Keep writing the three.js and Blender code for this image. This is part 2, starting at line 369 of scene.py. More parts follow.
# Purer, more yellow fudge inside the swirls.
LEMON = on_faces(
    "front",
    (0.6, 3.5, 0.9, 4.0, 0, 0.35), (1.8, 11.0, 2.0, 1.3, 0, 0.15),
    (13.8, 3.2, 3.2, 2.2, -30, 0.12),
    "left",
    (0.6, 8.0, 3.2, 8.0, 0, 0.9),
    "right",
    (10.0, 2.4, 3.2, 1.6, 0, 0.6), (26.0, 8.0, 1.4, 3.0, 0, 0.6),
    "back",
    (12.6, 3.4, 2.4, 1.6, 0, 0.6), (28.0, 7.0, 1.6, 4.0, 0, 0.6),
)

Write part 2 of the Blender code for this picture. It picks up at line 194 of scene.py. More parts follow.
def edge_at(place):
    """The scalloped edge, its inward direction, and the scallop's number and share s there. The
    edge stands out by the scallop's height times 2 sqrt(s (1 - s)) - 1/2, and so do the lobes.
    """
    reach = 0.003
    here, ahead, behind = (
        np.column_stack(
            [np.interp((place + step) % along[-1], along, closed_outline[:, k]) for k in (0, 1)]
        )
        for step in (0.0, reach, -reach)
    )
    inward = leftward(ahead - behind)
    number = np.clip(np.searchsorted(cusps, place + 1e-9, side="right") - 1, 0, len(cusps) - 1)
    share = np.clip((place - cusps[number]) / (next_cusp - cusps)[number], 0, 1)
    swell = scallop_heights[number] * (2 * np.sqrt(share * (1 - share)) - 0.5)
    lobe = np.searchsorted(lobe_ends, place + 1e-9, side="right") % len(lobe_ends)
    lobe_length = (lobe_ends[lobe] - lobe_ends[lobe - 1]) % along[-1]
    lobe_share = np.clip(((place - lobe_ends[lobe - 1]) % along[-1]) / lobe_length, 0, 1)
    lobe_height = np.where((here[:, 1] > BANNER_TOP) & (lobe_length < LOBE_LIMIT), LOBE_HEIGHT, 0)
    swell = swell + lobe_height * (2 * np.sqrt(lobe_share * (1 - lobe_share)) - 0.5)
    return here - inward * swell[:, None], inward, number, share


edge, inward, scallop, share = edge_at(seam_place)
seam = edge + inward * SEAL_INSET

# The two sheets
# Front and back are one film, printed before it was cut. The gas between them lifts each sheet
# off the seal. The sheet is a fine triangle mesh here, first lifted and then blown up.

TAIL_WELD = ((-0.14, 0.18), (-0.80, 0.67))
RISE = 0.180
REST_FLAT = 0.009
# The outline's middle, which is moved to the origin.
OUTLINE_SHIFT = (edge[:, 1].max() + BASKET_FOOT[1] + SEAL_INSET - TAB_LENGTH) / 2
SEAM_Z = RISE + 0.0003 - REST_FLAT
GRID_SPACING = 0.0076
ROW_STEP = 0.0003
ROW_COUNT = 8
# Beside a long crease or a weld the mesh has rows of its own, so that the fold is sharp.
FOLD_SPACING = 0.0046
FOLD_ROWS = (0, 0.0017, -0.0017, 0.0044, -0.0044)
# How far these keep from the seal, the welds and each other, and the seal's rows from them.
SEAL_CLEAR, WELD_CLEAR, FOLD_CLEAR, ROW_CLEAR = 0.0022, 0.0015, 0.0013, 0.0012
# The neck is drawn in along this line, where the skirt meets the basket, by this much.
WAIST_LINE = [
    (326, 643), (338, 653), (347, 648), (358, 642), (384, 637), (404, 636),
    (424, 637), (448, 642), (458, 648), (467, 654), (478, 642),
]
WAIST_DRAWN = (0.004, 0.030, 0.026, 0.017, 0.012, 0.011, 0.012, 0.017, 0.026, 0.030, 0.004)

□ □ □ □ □

Above are some records. Print them all exactly.

* Correct answer:
Keep writing the three.js and Blender code for this image. This is part 2, starting at line 369 of scene.py. More parts follow.
# Purer, more yellow fudge inside the swirls.
LEMON = on_faces(
    "front",
    (0.6, 3.5, 0.9, 4.0, 0, 0.35), (1.8, 11.0, 2.0, 1.3, 0, 0.15),
    (13.8, 3.2, 3.2, 2.2, -30, 0.12),
    "left",
    (0.6, 8.0, 3.2, 8.0, 0, 0.9),
    "right",
    (10.0, 2.4, 3.2, 1.6, 0, 0.6), (26.0, 8.0, 1.4, 3.0, 0, 0.6),
    "back",
    (12.6, 3.4, 2.4, 1.6, 0, 0.6), (28.0, 7.0, 1.6, 4.0, 0, 0.6),
)

Write part 2 of the Blender code for this picture. It picks up at line 194 of scene.py. More parts follow.
def edge_at(place):
    """The scalloped edge, its inward direction, and the scallop's number and share s there. The
    edge stands out by the scallop's height times 2 sqrt(s (1 - s)) - 1/2, and so do the lobes.
    """
    reach = 0.003
    here, ahead, behind = (
        np.column_stack(
            [np.interp((place + step) % along[-1], along, closed_outline[:, k]) for k in (0, 1)]
        )
        for step in (0.0, reach, -reach)
    )
    inward = leftward(ahead - behind)
    number = np.clip(np.searchsorted(cusps, place + 1e-9, side="right") - 1, 0, len(cusps) - 1)
    share = np.clip((place - cusps[number]) / (next_cusp - cusps)[number], 0, 1)
    swell = scallop_heights[number] * (2 * np.sqrt(share * (1 - share)) - 0.5)
    lobe = np.searchsorted(lobe_ends, place + 1e-9, side="right") % len(lobe_ends)
    lobe_length = (lobe_ends[lobe] - lobe_ends[lobe - 1]) % along[-1]
    lobe_share = np.clip(((place - lobe_ends[lobe - 1]) % along[-1]) / lobe_length, 0, 1)
    lobe_height = np.where((here[:, 1] > BANNER_TOP) & (lobe_length < LOBE_LIMIT), LOBE_HEIGHT, 0)
    swell = swell + lobe_height * (2 * np.sqrt(lobe_share * (1 - lobe_share)) - 0.5)
    return here - inward * swell[:, None], inward, number, share


edge, inward, scallop, share = edge_at(seam_place)
seam = edge + inward * SEAL_INSET

# The two sheets
# Front and back are one film, printed before it was cut. The gas between them lifts each sheet
# off the seal. The sheet is a fine triangle mesh here, first lifted and then blown up.

TAIL_WELD = ((-0.14, 0.18), (-0.80, 0.67))
RISE = 0.180
REST_FLAT = 0.009
# The outline's middle, which is moved to the origin.
OUTLINE_SHIFT = (edge[:, 1].max() + BASKET_FOOT[1] + SEAL_INSET - TAB_LENGTH) / 2
SEAM_Z = RISE + 0.0003 - REST_FLAT
GRID_SPACING = 0.0076
ROW_STEP = 0.0003
ROW_COUNT = 8
# Beside a long crease or a weld the mesh has rows of its own, so that the fold is sharp.
FOLD_SPACING = 0.0046
FOLD_ROWS = (0, 0.0017, -0.0017, 0.0044, -0.0044)
# How far these keep from the seal, the welds and each other, and the seal's rows from them.
SEAL_CLEAR, WELD_CLEAR, FOLD_CLEAR, ROW_CLEAR = 0.0022, 0.0015, 0.0013, 0.0012
# The neck is drawn in along this line, where the skirt meets the basket, by this much.
WAIST_LINE = [
    (326, 643), (338, 653), (347, 648), (358, 642), (384, 637), (404, 636),
    (424, 637), (448, 642), (458, 648), (467, 654), (478, 642),
]
WAIST_DRAWN = (0.004, 0.030, 0.026, 0.017, 0.012, 0.011, 0.012, 0.017, 0.026, 0.030, 0.004)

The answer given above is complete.